Sismógrafo del sentimiento amoroso y de los estragos que causa, el francés Emmanuel Mouret lleva varias décadas orquestando películas de exquisita elegancia, ingenio y hondura que observan las pequeñas (y grandes) peripecias de quienes se enamoran y se desenamoran, rendidos ante el embrujo del amor, sometidos a su empuje y expuestos a sus peligros. Sus dramas y comedias románticos suelen o bien desplegarse en torno a una figura central que experimenta una sucesión de encuentros, relaciones y demás situaciones o bien adoptar la forma de un relato coral que gravita alrededor de un conjunto de personajes y parejas que, aburridos e insatisfechos a causa de sus vidas imperfectas, se lanzan a la búsqueda de una relación ideal, a menudo en vano. Su nuevo largometraje, Tres amigas, pertenece a esta última categoría, y es una de las películas más conmovedoras de su carrera.

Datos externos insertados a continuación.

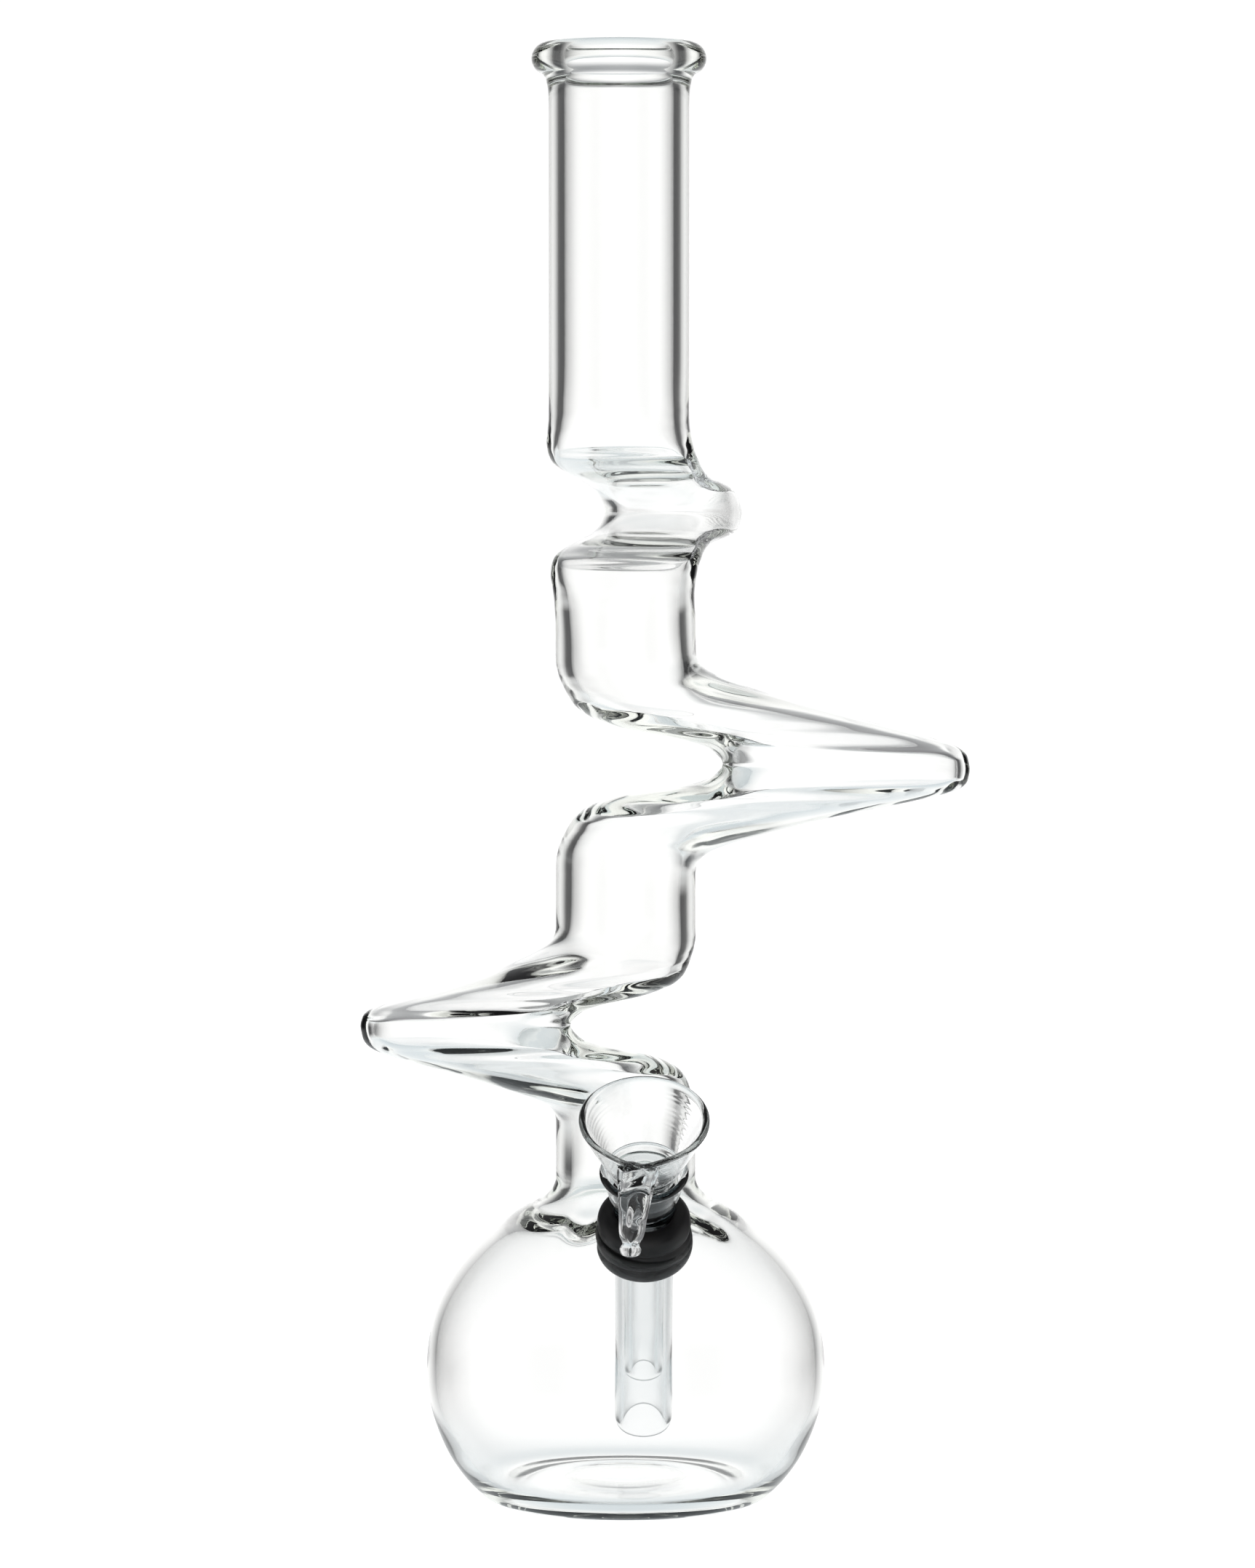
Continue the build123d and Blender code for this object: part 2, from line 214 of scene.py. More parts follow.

Su peripecia argumental acompaña a un trío de mujeres cultas y acomodadas que atraviesan sendas crisis sentimentales profundas casi al unísono, y cuyas respectivas historias acaban entretejiéndose en un mismo tapiz emocional: Joan (India Hair), cuyos sentimientos hacia su pareja de toda la vida comienzan a resquebrajarse; Alice (Camille Cottin), cuya relación con su pareja sentimental se basa principalmente en la simulación, y Rebecca (Sara Forestier), que mantiene con él una aventura secreta. Pese a la la aparente levedad de los vaivenes sentimentales de estas mujeres, Mouret se sirve de ellas para urdir un relato denso y melancólico sobre los estertores de la pasión, los recovecos del deseo y la fragilidad de los vínculos.

Para ello, hace que la película serpentee por los pasillos de un instituto, que se deslice por las salas de un museo, que cruce puentes y se adentre en callejones, para que en el proceso vaya cartografiando también los laberintos interiores de sus protagonistas. Entretanto, y al igual que muchas otras obras de Mouret, Tres amigas toma préstamos con total naturalidad de los universos cinematográficos de Éric Rohmer y del mejor Woody Allen; de hecho, es tentador verla como un híbrido insólito de Hannah y sus hermanas (1986) y el tipo de emotividad compleja que incorporan a sus historias sentimentales otros exponentes del cine francés actual, como Mia Hansen-Løve.
A lo largo de su metraje, la película retrata la amistad como un lazo profundo y firme, capaz de perdurar incluso entre mentiras, secretos y pequeñas traiciones. Para Mouret, las imperfecciones de sus personajes no son grietas que deban ser reparadas, sino matices esenciales de su humanidad, dignos de ser explorados y comprendidos. Cada una de las mujeres del título atraviesa un periplo interior que abarca la pérdida y el reencuentro con el amor, pero también esos interludios de soledad que median entre ambos extremos; se abandonan a la introspección, cuestionan sus propias elecciones, interrogan sus deseos, se enfrentan a los baches que encuentran en los senderos que decidieron recorrer y tratan de dejar de sentirse atrapadas entre aquello que anhelan y lo que realmente poseen. Entretanto, funcionan como pruebas vivientes de que los sentimientos humanos son esencialmente inconstantes e inestables y, al capturar esas oscilaciones imposibles de contener con una lucidez desarmante, Mouret proporciona a la película buena parte de su densidad emocional y su particular fuerza evocadora.

En el proceso, Tres amigas exhibe una simplicidad que en realidad resulta del todo engañosa. Su puesta en escena es tan virtuosa como discreta, y sus diálogos equilibran casi a la perfección profundidad y ligereza. En buena parte de sus escenas, la comedia se confunde con el drama, y la muerte se integra sin estridencias en el fluir de una historia que ni siquiera se priva de adentrarse en el terreno de lo fantástico y lo sobrenatural. Y, mientras, imperan en el relato una compasión y una empatía que conecta a los personajes, los redime a pesar de sus flaquezas y los eleva, para que los amemos en sus excesos, sus paradojas y sus contradicciones más humanas.